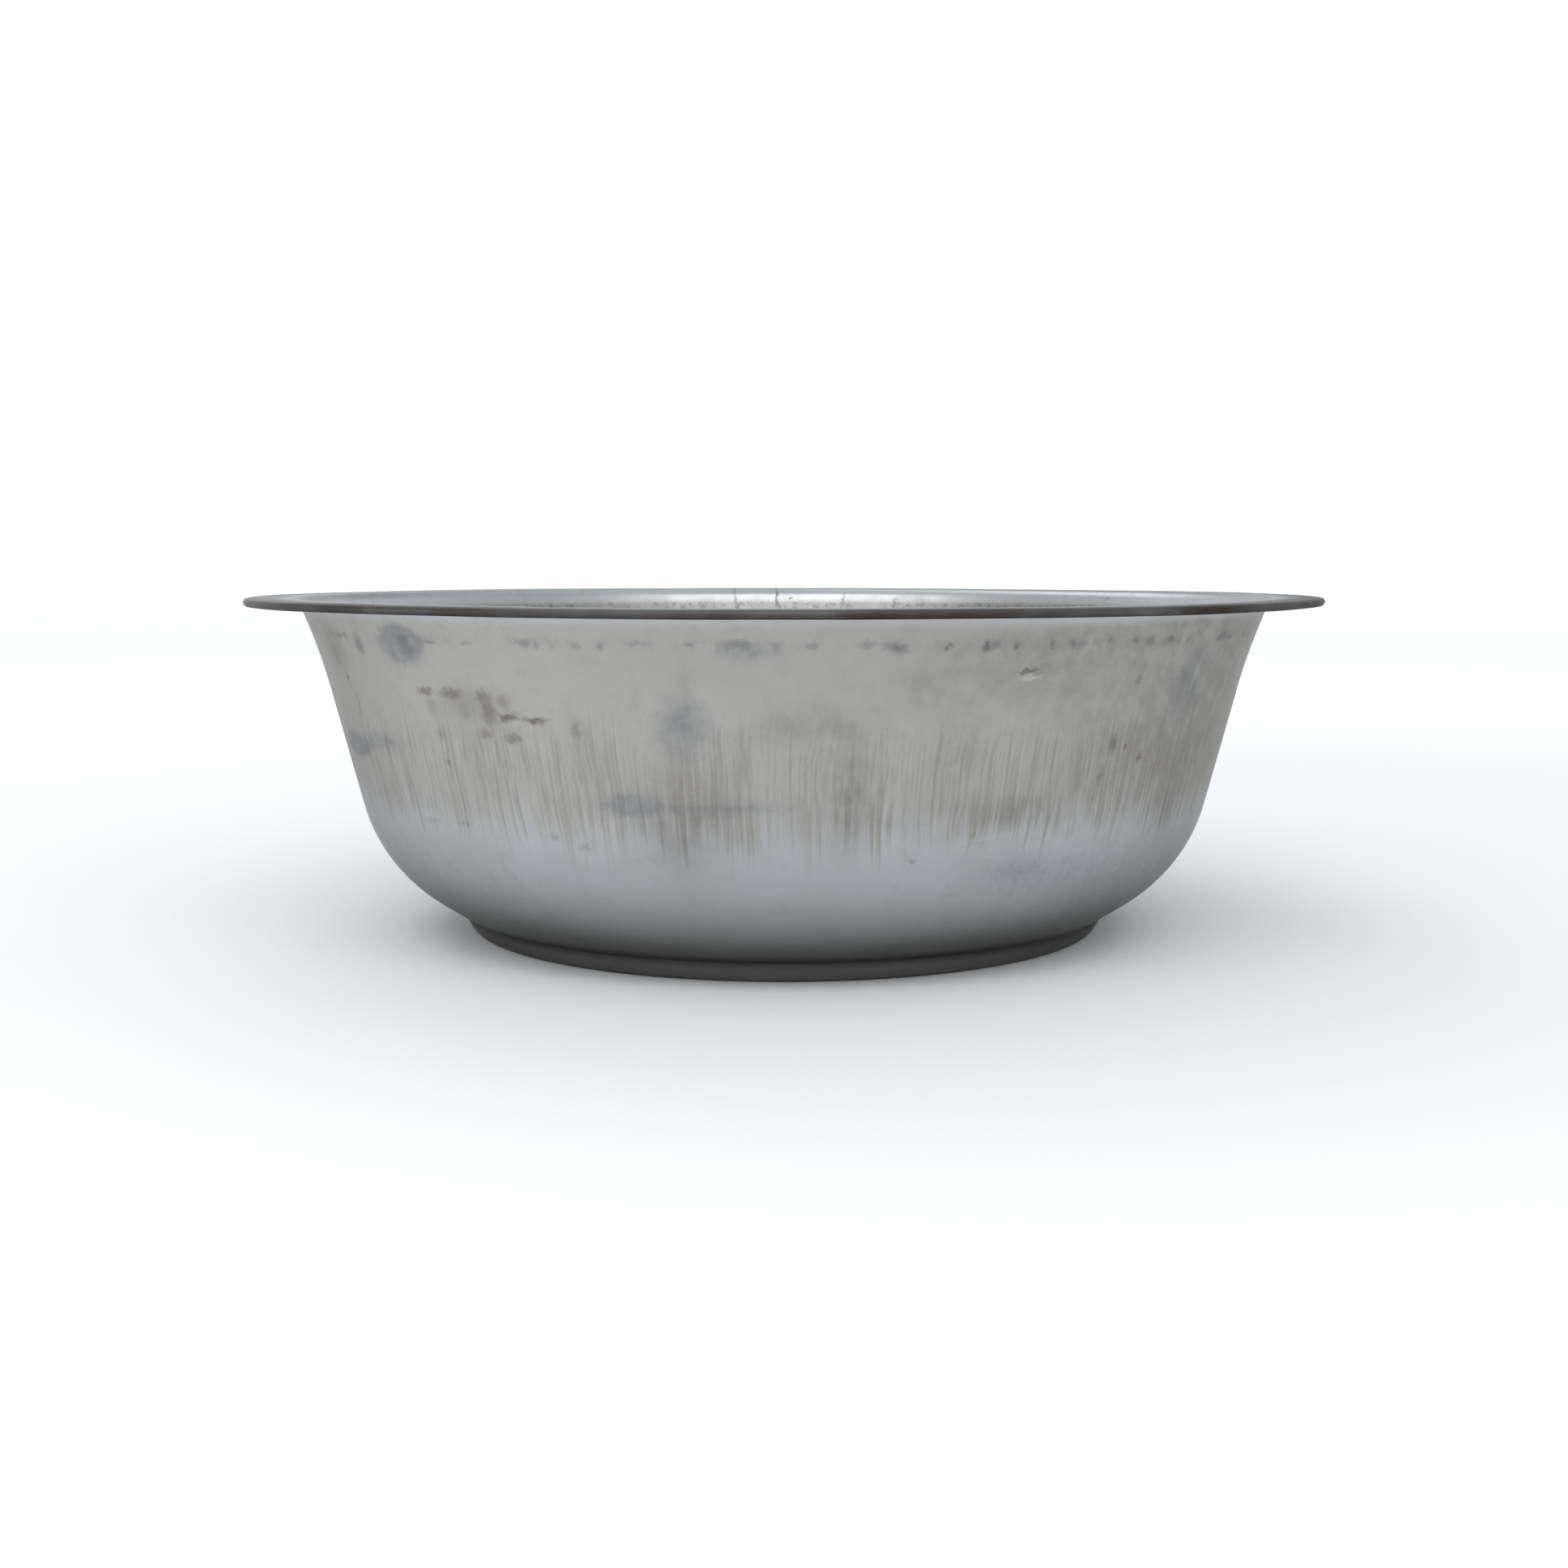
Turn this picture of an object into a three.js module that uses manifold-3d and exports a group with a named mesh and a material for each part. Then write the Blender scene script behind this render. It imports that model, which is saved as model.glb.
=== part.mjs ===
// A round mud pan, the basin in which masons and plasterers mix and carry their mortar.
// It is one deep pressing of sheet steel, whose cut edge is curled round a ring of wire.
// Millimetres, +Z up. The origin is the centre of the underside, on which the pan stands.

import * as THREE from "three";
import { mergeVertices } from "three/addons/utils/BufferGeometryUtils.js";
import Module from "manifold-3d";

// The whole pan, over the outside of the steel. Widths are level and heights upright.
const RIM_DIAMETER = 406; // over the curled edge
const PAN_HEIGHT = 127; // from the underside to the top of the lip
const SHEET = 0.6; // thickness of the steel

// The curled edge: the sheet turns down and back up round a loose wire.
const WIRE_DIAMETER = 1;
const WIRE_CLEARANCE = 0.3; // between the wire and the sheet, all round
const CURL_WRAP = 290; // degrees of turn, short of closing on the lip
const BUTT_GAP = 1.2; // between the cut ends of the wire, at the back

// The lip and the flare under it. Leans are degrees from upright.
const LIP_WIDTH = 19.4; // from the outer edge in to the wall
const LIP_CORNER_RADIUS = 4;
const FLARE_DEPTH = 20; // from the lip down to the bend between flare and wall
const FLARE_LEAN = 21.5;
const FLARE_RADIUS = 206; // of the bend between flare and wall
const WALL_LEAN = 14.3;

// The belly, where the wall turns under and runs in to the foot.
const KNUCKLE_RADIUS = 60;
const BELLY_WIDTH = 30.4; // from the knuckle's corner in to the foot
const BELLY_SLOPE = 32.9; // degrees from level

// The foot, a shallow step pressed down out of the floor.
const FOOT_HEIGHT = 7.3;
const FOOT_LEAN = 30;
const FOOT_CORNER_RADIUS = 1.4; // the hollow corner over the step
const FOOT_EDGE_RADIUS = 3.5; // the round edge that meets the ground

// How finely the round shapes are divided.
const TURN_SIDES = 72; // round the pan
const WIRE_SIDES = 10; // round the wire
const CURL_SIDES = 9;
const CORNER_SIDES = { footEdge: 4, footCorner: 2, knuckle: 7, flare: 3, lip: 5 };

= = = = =

- EXERCISE: Copy all of the material word for word.

- EXERCISE OUTPUT:
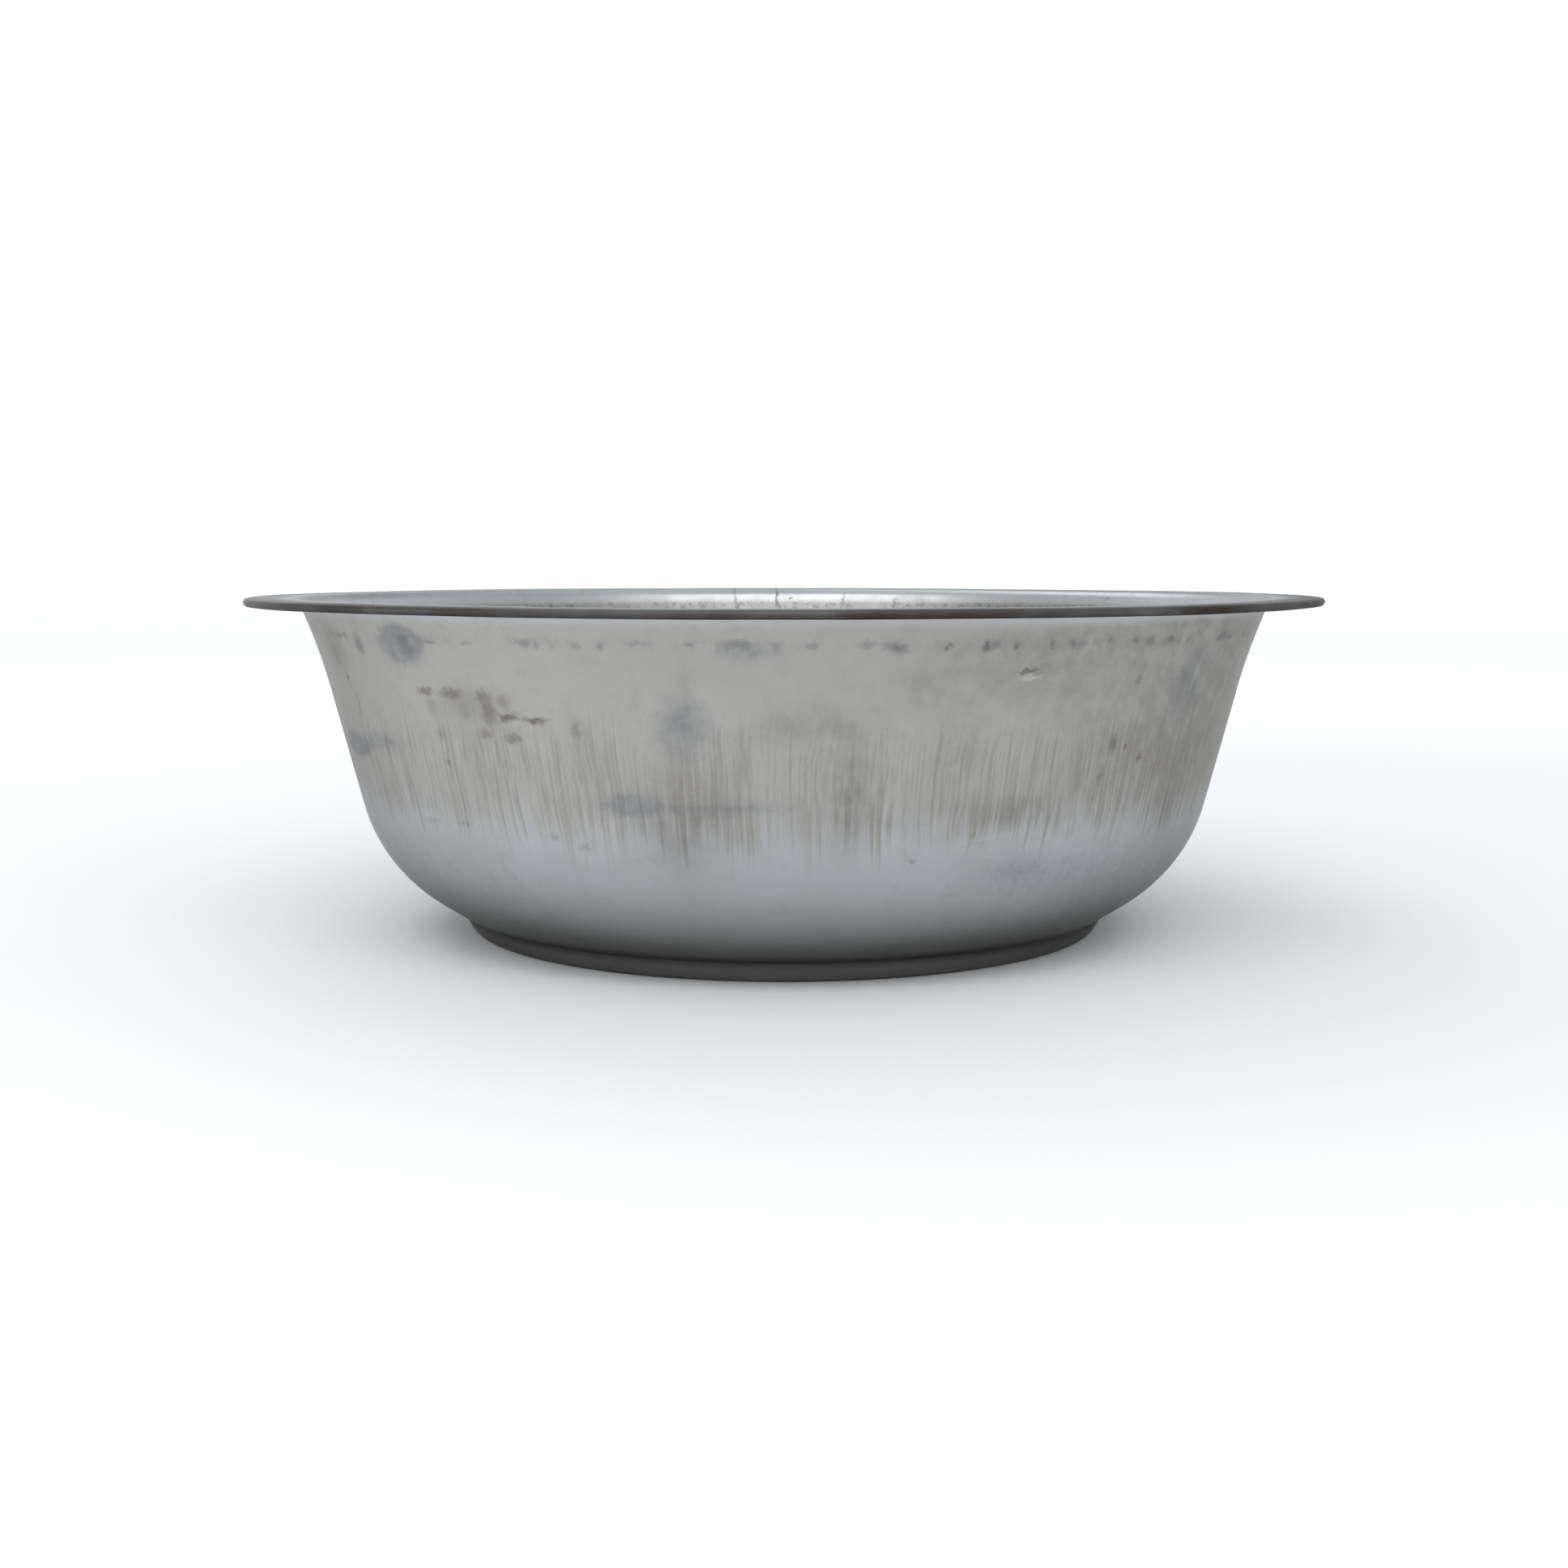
Turn this picture of an object into a three.js module that uses manifold-3d and exports a group with a named mesh and a material for each part. Then write the Blender scene script behind this render. It imports that model, which is saved as model.glb.
=== part.mjs ===
// A round mud pan, the basin in which masons and plasterers mix and carry their mortar.
// It is one deep pressing of sheet steel, whose cut edge is curled round a ring of wire.
// Millimetres, +Z up. The origin is the centre of the underside, on which the pan stands.

import * as THREE from "three";
import { mergeVertices } from "three/addons/utils/BufferGeometryUtils.js";
import Module from "manifold-3d";

// The whole pan, over the outside of the steel. Widths are level and heights upright.
const RIM_DIAMETER = 406; // over the curled edge
const PAN_HEIGHT = 127; // from the underside to the top of the lip
const SHEET = 0.6; // thickness of the steel

// The curled edge: the sheet turns down and back up round a loose wire.
const WIRE_DIAMETER = 1;
const WIRE_CLEARANCE = 0.3; // between the wire and the sheet, all round
const CURL_WRAP = 290; // degrees of turn, short of closing on the lip
const BUTT_GAP = 1.2; // between the cut ends of the wire, at the back

// The lip and the flare under it. Leans are degrees from upright.
const LIP_WIDTH = 19.4; // from the outer edge in to the wall
const LIP_CORNER_RADIUS = 4;
const FLARE_DEPTH = 20; // from the lip down to the bend between flare and wall
const FLARE_LEAN = 21.5;
const FLARE_RADIUS = 206; // of the bend between flare and wall
const WALL_LEAN = 14.3;

// The belly, where the wall turns under and runs in to the foot.
const KNUCKLE_RADIUS = 60;
const BELLY_WIDTH = 30.4; // from the knuckle's corner in to the foot
const BELLY_SLOPE = 32.9; // degrees from level

// The foot, a shallow step pressed down out of the floor.
const FOOT_HEIGHT = 7.3;
const FOOT_LEAN = 30;
const FOOT_CORNER_RADIUS = 1.4; // the hollow corner over the step
const FOOT_EDGE_RADIUS = 3.5; // the round edge that meets the ground

// How finely the round shapes are divided.
const TURN_SIDES = 72; // round the pan
const WIRE_SIDES = 10; // round the wire
const CURL_SIDES = 9;
const CORNER_SIDES = { footEdge: 4, footCorner: 2, knuckle: 7, flare: 3, lip: 5 };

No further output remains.